Bense, who boasts a green permanent number, was pleasantly surprised with his performance after facing a battle just to get to the start on Thursday.
“I’m very pleased with my performance. I wasn’t expecting much as I wasn’t as fit as last year, and I found out I had Bilharzia and had to treat it last week, so to still get this result is great,” he told eHowzit.
“I definitely didn’t expect to be the fastest local paddler. I really thought Ayrton [Barren] was going to take it; he’s been super fit and consistent all year, giving me a good hiding in a few races,” Bense laughed.
“My brother Jordan was also biting on my heels; he came out of nowhere on the first day and was only a few minutes behind, so I had to buckle down, but I think it came down to experience and that’s what brought it home for me.”
Having now banked 12 Dusi finishes, Bense insisted, “The race itself never gets any easier.”
He added: “It definitely helped with the higher water level due to the rains, which played into my hands quite nicely. I didn’t have any real setbacks with the boat; it held up nicely and no major repairs were needed.

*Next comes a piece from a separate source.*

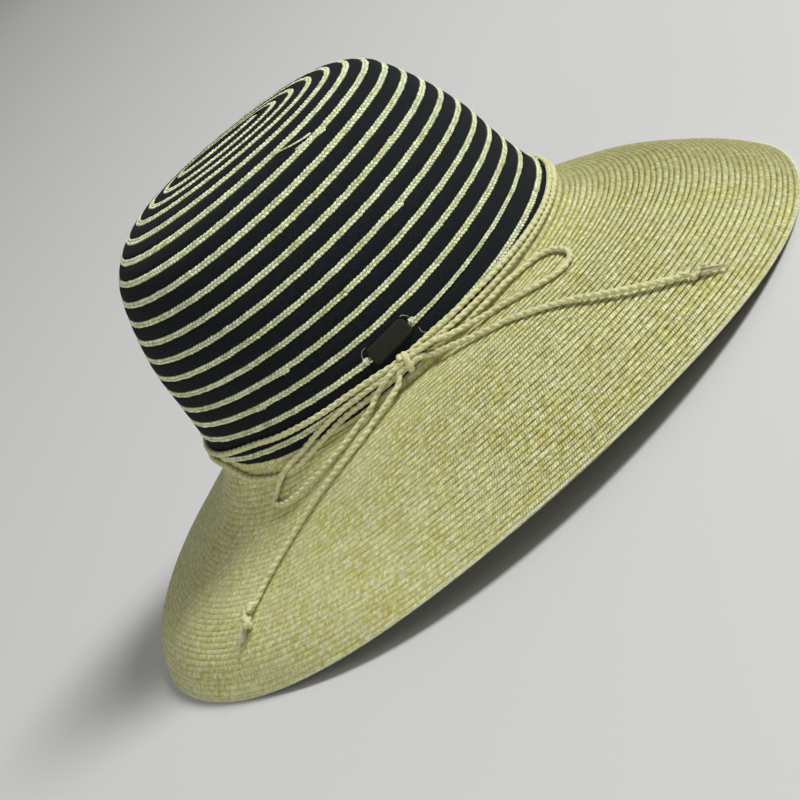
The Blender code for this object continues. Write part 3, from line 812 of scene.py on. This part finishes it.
def overhand_line():
    """The line of an overhand knot, along X, with its two ends straight."""
    t = np.linspace(-2.05, 2.05, 90)
    line = np.stack([(t ** 5 / 10 - t) * 1.4, (t ** 3 - 3 * t) * 0.66,
                     (t ** 4 - 4 * t ** 2) * 0.36], axis=-1)
    return (line + (0, 0, 0.6)) * KNOT_SIZE + (KNOT_REACH, 0, 0)


def fray_lines(tip):
    """Lines of loose fibres that fan out of the knot and reach to about the tip."""
    lines = []
    for _ in range(FRAY_COUNT):
        bend = fray_rng.normal(0, FRAY_SPREAD, 2)
        reach = tip * fray_rng.uniform(0.72, 1.0)
        t = np.linspace(0, 1, FRAY_STEPS)[:, None]
        curl = np.sin(t * fray_rng.uniform(2, 5)) * fray_rng.normal(0, FRAY_SPREAD / 4, 2)
        around = fray_rng.normal(0, FRAY_WIDTH, 2)
        side = around * (1 - 0.55 * t) + bend * t ** 1.4 + curl
        lines.append(np.hstack([FRAY_START + (reach - FRAY_START) * t, side]))
    return lines


def fibre(line, thickest):
    """A thin round fibre along a line, thinner towards its tip."""
    share = np.arange(len(line)) / (len(line) - 1)
    return tube(line, 5, lambda i, angle: (thickest * (1 - 0.6 * share[i]), angle),
                0.8 * np.arange(len(line)))


def joined(works):
    """One bmesh that holds several."""
    whole = bmesh.new()
    for work in works:
        mesh = new_mesh("part", work)
        whole.from_mesh(mesh)
        bpy.data.meshes.remove(mesh)
    return whole


for name, places, turn in (("left", LEFT_END_PLACES, 0.0),
                           ("right", RIGHT_END_PLACES, RIGHT_KNOT_TURN)):
    start, x, length = end_axes(places)
    z = unit(table_place(*places[0], END_KNOT_LIFT + MM) - start)
    y = unit(np.cross(z, x))
    z = np.cross(x, y)
    axes = np.stack([x, y * cos(turn) + z * sin(turn), z * cos(turn) - y * sin(turn)])
    knot = twisted_cord(start + even_points(overhand_line(), KNOT_STEP) @ axes, KNOT_STRAND,
                        KNOT_OFFSET, KNOT_TWIST_PITCH, KNOT_SIDES)
    brush = [fibre(start + line @ axes, FIBRE_RADIUS) for line in fray_lines(length)]
    add_piece(f"overhand_knot_{name}", knot, cream_cord, "cord", f"tail_knot_{name}")
    add_piece(f"frayed_tip_{name}", joined(brush), frayed_fibre, "cord")

# %% Count the cords that hang free: the bow's loops and tails
print("free cords:", len(loops) + len(tails))

# %% [markdown]
# ## The brim
# The brim is one plait, 2.6 mm wide, that is sewn row beside row. Each row is a low ridge
# with a thin groove on either side, darkened by painted shade. The ridges are in the mesh,
# because they show along the outline and catch the light, and the plait's single straws are
# bump.

# %% Where the brim's straw starts
# azimuth in degrees, millimetres down from the head band
STRAW_STARTS = np.array([
    (-200, -7.0), (-172, -8.5), (-165, -7.5), (-161, -5.5), (-156, -3.8), (-149, -2.8),
    (-142, -2.0), (-125, -1.8), (-115, -2.2), (-107, -3.0), (-98, -3.6), (-90, -4.4),
    (-82, -5.4), (-74, -6.4), (-60, -6.6), (-40, -7.0), (-20, -7.0), (60, -7.0), (160, -7.0),
])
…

“I had a bit of ‘Dusi guts’ on the last day, though. Thanks to my seconder/fiance who quickly got me two Imodiums and sent me on my way.”
It was a Dusi to savour for the Benses as Dylan’s bother Jordan and father Rudi also had solid outings. Jordan placed 19th in the Under-18 division, 121st in K1 and 138th overall in 11h28m49s, while Rudi finished 17th in the masters division, 172nd in K1 and 233rd overall in 12h50m52s.
Ayrton Barren, who formed a successful partnership with Dylan in last year’s race, was the second-fastest local competitor, crossing 43rd in the men’s division, 103rd in K1 and 115th overall in 11h03m25s.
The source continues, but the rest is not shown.